Il y a plusieurs façon d’explorer une image de disque dur, j’en ai
plusieurs fois parlé sur ce blog: à l’aide de commandes unix basées sur
de jolies expressions régulières
(tiens, Wikipédia appelle cela des expressions rationnelles, je le
note), ou avec un logiciel inforensique du type EnCase, WinHex, FTK,
SMART, TCT, TSK, Safeback, FRED, ou X-Ways (par exemple), ou simplement
par conversion sous forme de machine virtuelle (avec LiveView par
exemple).

Personnellement, j’essaye toujours d’abord la méthode “boot sous forme
de machine virtuelle” qui me permet de “sentir” un peu l’organisation de
l’ordinateur que j’ai à analyser.

Et voici que je me retrouve avec une machine sous Windows 3.1!

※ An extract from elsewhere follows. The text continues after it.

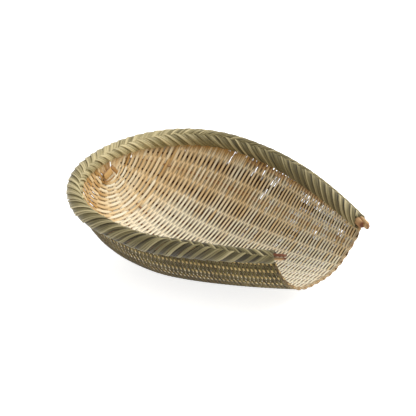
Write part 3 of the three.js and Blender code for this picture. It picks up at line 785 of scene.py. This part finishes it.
def strip(binding, begin, layer, bundle, splint):
    """One splint of a bundle, from the spine down to the weave. Layer is 1 outside and -1 inside."""
    steps = np.linspace(0, 1, STRIP_STATIONS)
    share = np.clip((abs(begin) / RIM_LENGTH - SPINE_TURN_START) / (1 - SPINE_TURN_START), 0, 1)
    _, up, out = rim_frame(np.clip(begin, -RIM_LENGTH, RIM_LENGTH))
    spine = math.atan2(out[2], up[2]) + mix(SPINE_TURN_BACK, SPINE_TURN_ARM, share)
    if begin < 0:
        left_end = np.clip((share - SPINE_LEFT_END_START) / (1 - SPINE_LEFT_END_START), 0, 1)
        spine += SPINE_TURN_LEFT_END * left_end
    slant = np.interp(begin, (-RIM_LENGTH, RIM_LENGTH), (SLANT_LEFT, SLANT_RIGHT))
    bottom = layer * (math.pi - BOTTOM_OPENING)
    angle = mix(spine - layer * OVER_SPINE, bottom, steps)
    turned = (angle - spine) * layer
    travel = begin + slant * RIM_RADIUS * turned
    inside = (travel >= -RIM_LENGTH) & (travel <= RIM_LENGTH + BINDING_PAST_END)
    if inside.sum() < STRIP_LEAST_STATIONS:
        return
    angle, turned, travel, steps = angle[inside], turned[inside], travel[inside], steps[inside]
    centre, up, out = rim_frame(travel)
    sunk = STRIP_TUCK * (splint + 0.5) / SPLINTS_IN_BUNDLE
    under = STRIP_DIP[layer]
    dip = STRIP_TUCK * under * np.clip((STRIP_DIP_START * under - turned) / STRIP_DIP_TURN, 0, 1)
    tuck = STRIP_END_TUCK * np.clip((steps - STRIP_END_START) / (1 - STRIP_END_START), 0, 1)
    droop = np.interp(travel / RIM_LENGTH, *DROOP[layer]) * ease(turned, *DROOP_TURNS)
    radius = rim_radius(travel) - SPLINT_THICKNESS / 2 - sunk - dip - tuck
    normal = up * np.cos(angle)[:, None] + out * np.sin(angle)[:, None]
    centres = centre + normal * radius[:, None] - up * droop[:, None]
    along = unit(np.gradient(centres, axis=0))
    across = unit(np.cross(along, normal)) * layer
    width = bundle_pitch / SPLINTS_IN_BUNDLE / math.hypot(1, slant) * STRIP_OVERLAP
    raised = unit(normal - across * STRIP_LEAN / width)
    round_rim = begin / RIM_LENGTH
    tone = np.interp(round_rim, *STRIP_TONE_AND_PAINTED_LIGHT) + chance.normal(0, STRIP_TONE_CHANCE)
    tone = np.clip(tone + STRIP_SHADING_IN_BUNDLE[splint] * np.interp(round_rim, *STRIP_SHADING_CONTRAST), 0, 1)
    taper = np.minimum(STRIP_END_WIDTH + STRIP_SWELL * np.sin(np.pi * steps), 1)
    grain_start = bundle * BUNDLE_GRAIN_STEP + splint * SPLINT_GRAIN_STEP + layer * LAYER_GRAIN_STEP
    binding.sweep(centres, across, raised, width * taper, SPLINT_THICKNESS, FLAT_SECTION, tone,
                  grain_start, edge_shading=np.interp(round_rim, *STRIP_EDGE_SHADING))


binding = SplintMesh()
for bundle in range(-BUNDLES_BEFORE_END, STRIP_BUNDLES + 1):
    for splint in range(SPLINTS_IN_BUNDLE):
        for layer in (-1, 1):
            half_bundle = 0.5 if layer > 0 else 0
            begin = -RIM_LENGTH + (bundle + half_bundle + splint / SPLINTS_IN_BUNDLE) * bundle_pitch
            strip(binding, begin + chance.normal(0, STRIP_PLACE_CHANCE), layer, bundle, splint)
binding.build("herringbone_binding", strip_material, "rim_strip", "rim_binding")

# Lip
# Two split strands are twined about each other along the front edge, one over and one under each stake.
# They part a little at the right, where the last wefts climb to the arm.
LIP_PLACE = 0.9905
LIP_TIP = 0.82
LIP_TWINE_RADIUS = 0.0012
LIP_TWINE_SPREAD = ((-1, 0.4, 0.7, 1), (0.0007, 0.0008, 0.0026, 0.001))
LIP_STRAND_WIDTH = 0.0027
LIP_STRAND_THICKNESS = 0.0017
LIP_STATIONS_PER_STAKE = 8
LIP_COLOURS = (srgb(92, 80, 48), srgb(216, 188, 142), srgb(248, 230, 194))
LIP_TONES = ((-1, -0.6, -0.4, 0.8, 1), (0.0, 0.1, 0.6, 0.6, 0.4))
# Painted shade on each twined strand where it passes under the other
LIP_DIP_SHADE = 0.45

lip_material = split_bamboo("twined bamboo", LIP_COLOURS, LIP_COLOURS, SHADED_EDGE,
                            edge_shade=0.5, roughness=0.55, gloss=0.15)
lip_gaps = 2 * GAPS_EACH_SIDE
for hand, label in ((1, "a"), (-1, "b")):
    turns = np.linspace(LIP_TIP, lip_gaps - LIP_TIP, (lip_gaps - 1) * LIP_STATIONS_PER_STAKE)
    lift = hand * np.cos(np.pi * turns)
    shift = hand * np.sin(np.pi * turns)
    side = turns / lip_gaps * 2 - 1
    centres, _, inward = bowl_frame(LIP_PLACE + np.interp(side, *LIP_TWINE_SPREAD) * shift, side)
    centres = centres + inward * (LIP_TWINE_RADIUS * lift)[:, None]
    along = unit(np.gradient(centres, axis=0))
    flat = unit(np.cross(along, inward))
    strand = SplintMesh()
    strand.sweep(centres, flat, unit(np.cross(along, flat)), LIP_STRAND_WIDTH, LIP_STRAND_THICKNESS,
                 ROUND_SECTION, np.interp(side, *LIP_TONES), hand, lift * LIP_DIP_SHADE)
    strand.build(f"twined_strand_{label}", lip_material, "weft_splint", f"lip_twine_{label}")

# Back tie
# A broad splint is folded over itself where the weave starts, under the middle of the rim. It crosses a
# second fold at the top, and two narrow ends close the small eye below them.
TIE_PLACE = 0.03
TIE_SPLINT = 0.0008
TIE_ARCH = 0.0008
TIE_STATIONS = 9
TIE_GRAIN_STEP = 2.3
TIE_COLOURS = (srgb(150, 104, 54), srgb(196, 150, 88), srgb(224, 184, 122))
# Each leg's start and end across and up the wall, its width, how high it lies over the weave and its tone
TIE_LEGS = (
    ((-0.0158, -0.0018), (-0.0030, 0.0032), 0.0094, 0.0024, 0.8),
    ((-0.0028, 0.0062), (0.0056, -0.0036), 0.0044, 0.0026, 0.25),
    ((-0.0165, -0.0062), (-0.0085, -0.0082), 0.0018, 0.0026, 0.3),
    ((-0.0095, -0.0082), (0.0008, -0.0052), 0.0018, 0.0024, 0.45),
)

tie_material = split_bamboo("folded bamboo", TIE_COLOURS, TIE_COLOURS, SHADED_EDGE,
                            edge_shade=0.6, roughness=0.55, gloss=0.5)
tie_low, tie_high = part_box("back_tie")
tie_middle = (np.array(tie_low) + np.array(tie_high)) / 2
_, _, tie_out = bowl_frame(TIE_PLACE, 0.0)
tie_up = unit(np.array([0, 0, 1.0]) - tie_out * tie_out[2])
tie_right = np.cross(tie_up, tie_out)
tie_right = tie_right * np.sign(tie_right[0])
tie = SplintMesh()
for number, (start, end, width, height, tone) in enumerate(TIE_LEGS):
    steps = np.linspace(0, 1, TIE_STATIONS)[:, None]
    flat_points = mix(np.array(start), np.array(end), steps)
    arch = np.sin(np.pi * steps) * TIE_ARCH + height
    centres = tie_middle + flat_points[:, :1] * tie_right + flat_points[:, 1:] * tie_up + arch * tie_out
    along = unit(np.gradient(centres, axis=0))
    up = np.broadcast_to(tie_out, along.shape)
    flat = unit(np.cross(along, up))
    tie.sweep(centres, flat, up, width, TIE_SPLINT, FLAT_SECTION, tone, number * TIE_GRAIN_STEP)
tie.build("folded_back_tie", tie_material, "stake_splint", "back_tie")

# Floor and light
# The basket stands on a plain pale table in an even white room, with broad soft sunlight from the right
# front and above. The camera sees table and room as white, also in a reflection and through glass.
WHITE = (1, 1, 1)
FLOOR_SIZE = 8
FLOOR_COLOUR = (0.9, 0.9, 0.9)
FLOOR_ROUGHNESS = 0.9
FLOOR_GLOW = 0.8
SUN_FROM = Vector((0.55, -0.75, 1.0))
SUN_STRENGTH = 2.05
SUN_SOFTNESS = math.radians(40)
ROOM_STRENGTH = 0.52


def is_seen(nodes):
    """1 for what the camera sees, straight, in a reflection or through glass, and 0 for other light."""
    rays = nodes.node("ShaderNodeLightPath", {}, {})
    seen = Value(nodes, rays.outputs["Is Camera Ray"])
    for kind in ("Is Glossy Ray", "Is Transmission Ray"):
        seen = seen + rays.outputs[kind]
    return seen.clamped()


bpy.ops.mesh.primitive_plane_add(size=FLOOR_SIZE)
floor = bpy.context.object
floor.name = "floor"
floor_finish = Finish("pale floor")
floor_finish.surface_set("Base Color", FLOOR_COLOUR)
floor_finish.surface_set("Roughness", FLOOR_ROUGHNESS)
floor_finish.surface_set("Emission Color", WHITE)
floor_finish.surface_set("Emission Strength", is_seen(floor_finish) * FLOOR_GLOW)
floor.data.materials.append(floor_finish.material)

bpy.ops.object.light_add(type="SUN", location=SUN_FROM)
sun = bpy.context.object
sun.rotation_euler = SUN_FROM.to_track_quat("Z", "Y").to_euler()
sun.data.energy = SUN_STRENGTH
sun.data.angle = SUN_SOFTNESS

world = bpy.context.scene.world or bpy.data.worlds.new("room")
bpy.context.scene.world = world
world.use_nodes = True
world.node_tree.nodes.clear()
room = Nodes(world.node_tree)
lit = room.node("ShaderNodeBackground", {}, {"Color": WHITE, "Strength": ROOM_STRENGTH})
white = room.node("ShaderNodeBackground", {}, {"Color": WHITE, "Strength": 1})
either = room.node("ShaderNodeMixShader", {}, [is_seen(room), lit.outputs[0], white.outputs[0]])
room.node("ShaderNodeOutputWorld", {}, {"Surface": either.outputs[0]})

Vous savez, le système d’exploitation de Microsoft avant Windows 7,
avant Vista, avant Windows XP, avant Windows Me, avant Windows 2000,
avant Windows 98, avant Windows NT4, avant Windows 95, avant Windows
3.11 et avant Windows NT3.1… Pas facile de démarrer une machine
virtuelle là dessus. Sans vouloir faire mon papy show, c’était l’époque
des instructions HIMEM et EMM386 dans le fichier Config.sys, des
Winsock.dll et autres vtcp.386 (bon, maintenant je sais que je fais très
papy). Cela fait quand même très bizarre de ne pas avoir de menu
contextuel, et pas une seule image JPEG. Et en fin de compte, les outils
de recherche sur les contenus de fichiers ne marchaient pas beaucoup
moins bien qu’aujourd’hui.

Mais finalement, j’ai pu mener à bien ma mission et rendre mon rapport.
Mon seul regret: ne pas avoir parlé de toute la misère technique
rencontrée, le magistrat se moquant bien de cet aspect de mon travail.